#### Work instructions
Each line from the start of the data below through the one containing "top_crown_turn = 23.6; // [10:0.2:60]" must be reproduced exactly.

---+---

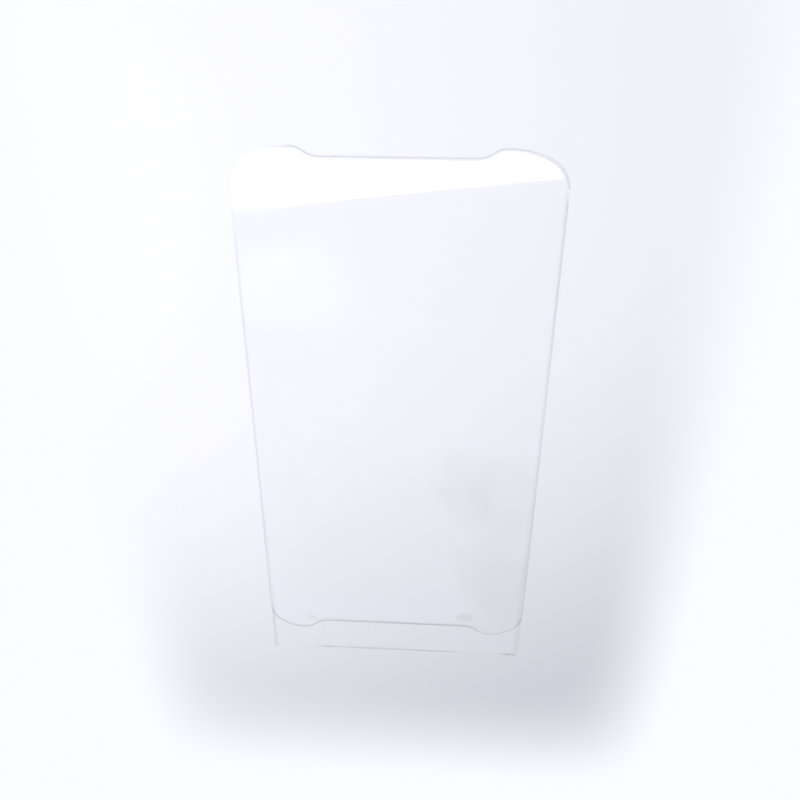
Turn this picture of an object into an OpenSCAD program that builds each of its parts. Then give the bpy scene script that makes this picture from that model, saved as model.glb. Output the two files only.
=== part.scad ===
// Screen protector for a phone.
// A pane of tempered glass with a rounded front edge lies on the clear release film that covers
// its adhesive side. The film is cut to the pane, and runs on past the bottom end as a pull tab.
// The front of the glass faces up (+Z), and the end for the earpiece points along +Y.
// The origin lies under the middle of the pane, on the plane that the film rests on.

/* [Pane] */
// Width of the glass
pane_w = 70; // [56:0.5:90]
// Length of the glass, from the crests at one end to the crests at the other
pane_l = 130.4; // [90:0.2:180]
// Thickness of the glass
pane_t = 0.4; // [0.25:0.01:1]
// Radius of the corners, where the crests beside them leave that much room
corner_r = 7; // [2:0.1:8.5]

/* [Rounded front edge] */
// How far the rounding runs in from the outline
edge_w = 0.9; // [0.3:0.05:1.4]
// Height of the upright wall that is left below the rounding
edge_land = 0.15; // [0.05:0.01:0.2]

/* [Top notch] */
// Width of the notch's straight floor
top_notch_w = 32; // [10:0.5:40]
// Depth of the notch below the crests beside it
top_notch_depth = 1.95; // [0.4:0.05:4]
// Width of the S-shaped blend from the floor to a crest
top_blend_w = 6.2; // [4:0.1:10]
// Angle that the crown turns through from the crest to the corner
top_crown_turn = 23.6; // [10:0.2:60]

/* [Bottom notch] */
// Width of the notch's straight floor
bottom_notch_w = 37.6; // [10:0.5:40]
// Depth of the notch below the crests beside it
bottom_notch_depth = 2.6; // [0.4:0.05:4]
// Width of the S-shaped blend from the floor to a crest
bottom_blend_w = 7.2; // [4:0.1:10]
// Angle that the crown turns through from the crest to the corner
bottom_crown_turn = 34.8; // [10:0.2:60]

/* [Release film] */
// Thickness of the film
film_t = 0.1; // [0.05:0.01:0.3]
// How far the film's cut edge stays inside the outline of the glass
film_inset = 0.2; // [0:0.05:0.5]
// Length of the pull tab, past the crests of the bottom end
tab_l = 7.7; // [2:0.1:20]

/* [Hidden] */

// Largest angle between neighbouring points of an arc in the outline
arc_step = 4;
// Number of strips in the rounding of the front edge
edge_steps = 6;
// Largest share of the room beside a crest that a corner's radius takes up
corner_share = 0.8;

// One end of the outline: half the floor's width, depth, blend width and crown turn
TOP_END = [top_notch_w / 2, top_notch_depth, top_blend_w, top_crown_turn];
BOTTOM_END = [bottom_notch_w / 2, bottom_notch_depth, bottom_blend_w, bottom_crown_turn];

// The rounding is one arc, level where it meets the flat front
edge_drop = pane_t - edge_land;
edge_r = (edge_w ^ 2 + edge_drop ^ 2) / (2 * edge_drop);
edge_turn = asin(edge_w / edge_r);
// How far the plate of the flat middle reaches into the ring that carries the rounding, and how
// far the ring reaches past the plate's outline
overlap = 0.2;
plate_inset = edge_w + overlap;
ring_w = plate_inset + overlap;

// Points along an arc, without its last one, which the next arc starts with
function arc(center, r, from, turn) =
    let (steps = ceil(abs(turn) / arc_step))
    [for (i = [0:steps - 1]) let (a = from + turn * i / steps) center + r * [cos(a), sin(a)]];

// Right half of an end, from the pane's side over the crest down to the notch's floor, all of it
// moved in by inset. Each arc is tangent to its neighbours: corner, crown, and the two arcs of
// the S-shaped blend.
function half_end(end, inset) =
    let (
        floor_x = end[0], depth = end[1], blend_w = end[2], crown_turn = end[3],
        crest = [floor_x + blend_w, pane_l / 2],
        blend_turn = 2 * atan(depth / blend_w),
        blend_r = blend_w / (2 * sin(blend_turn)),
        room = pane_w / 2 - crest.x,
        r = min(corner_r, corner_share * room),
        crown_r = r + (room - r) / sin(crown_turn),
        crown = crest - [0, crown_r],
        corner = crown + (crown_r - r) * [sin(crown_turn), cos(crown_turn)],
        notch_floor = [floor_x, pane_l / 2 - depth]
    )
    concat(
        arc(corner, r - inset, 0, 90 - crown_turn),
        arc(crown, crown_r - inset, 90 - crown_turn, crown_turn),
        arc(crest - [0, blend_r], blend_r - inset, 90, blend_turn),
        arc(notch_floor + [0, blend_r], blend_r + inset, blend_turn - 90, -blend_turn),
        [notch_floor - [0, inset]]
    );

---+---

#### Solution to this problem
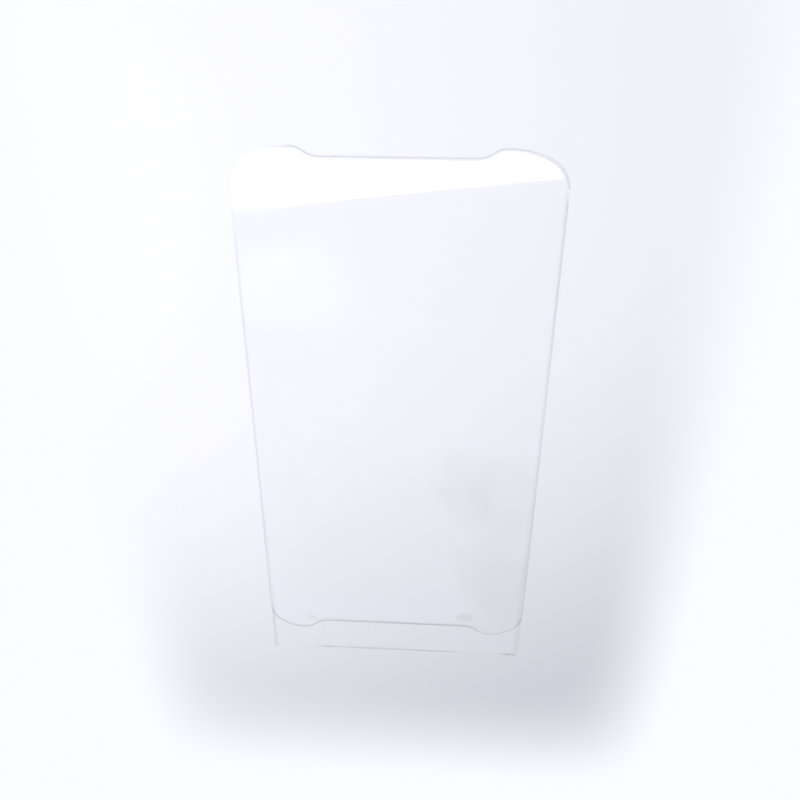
Turn this picture of an object into an OpenSCAD program that builds each of its parts. Then give the bpy scene script that makes this picture from that model, saved as model.glb. Output the two files only.
=== part.scad ===
// Screen protector for a phone.
// A pane of tempered glass with a rounded front edge lies on the clear release film that covers
// its adhesive side. The film is cut to the pane, and runs on past the bottom end as a pull tab.
// The front of the glass faces up (+Z), and the end for the earpiece points along +Y.
// The origin lies under the middle of the pane, on the plane that the film rests on.

/* [Pane] */
// Width of the glass
pane_w = 70; // [56:0.5:90]
// Length of the glass, from the crests at one end to the crests at the other
pane_l = 130.4; // [90:0.2:180]
// Thickness of the glass
pane_t = 0.4; // [0.25:0.01:1]
// Radius of the corners, where the crests beside them leave that much room
corner_r = 7; // [2:0.1:8.5]

/* [Rounded front edge] */
// How far the rounding runs in from the outline
edge_w = 0.9; // [0.3:0.05:1.4]
// Height of the upright wall that is left below the rounding
edge_land = 0.15; // [0.05:0.01:0.2]

/* [Top notch] */
// Width of the notch's straight floor
top_notch_w = 32; // [10:0.5:40]
// Depth of the notch below the crests beside it
top_notch_depth = 1.95; // [0.4:0.05:4]
// Width of the S-shaped blend from the floor to a crest
top_blend_w = 6.2; // [4:0.1:10]
// Angle that the crown turns through from the crest to the corner
top_crown_turn = 23.6; // [10:0.2:60]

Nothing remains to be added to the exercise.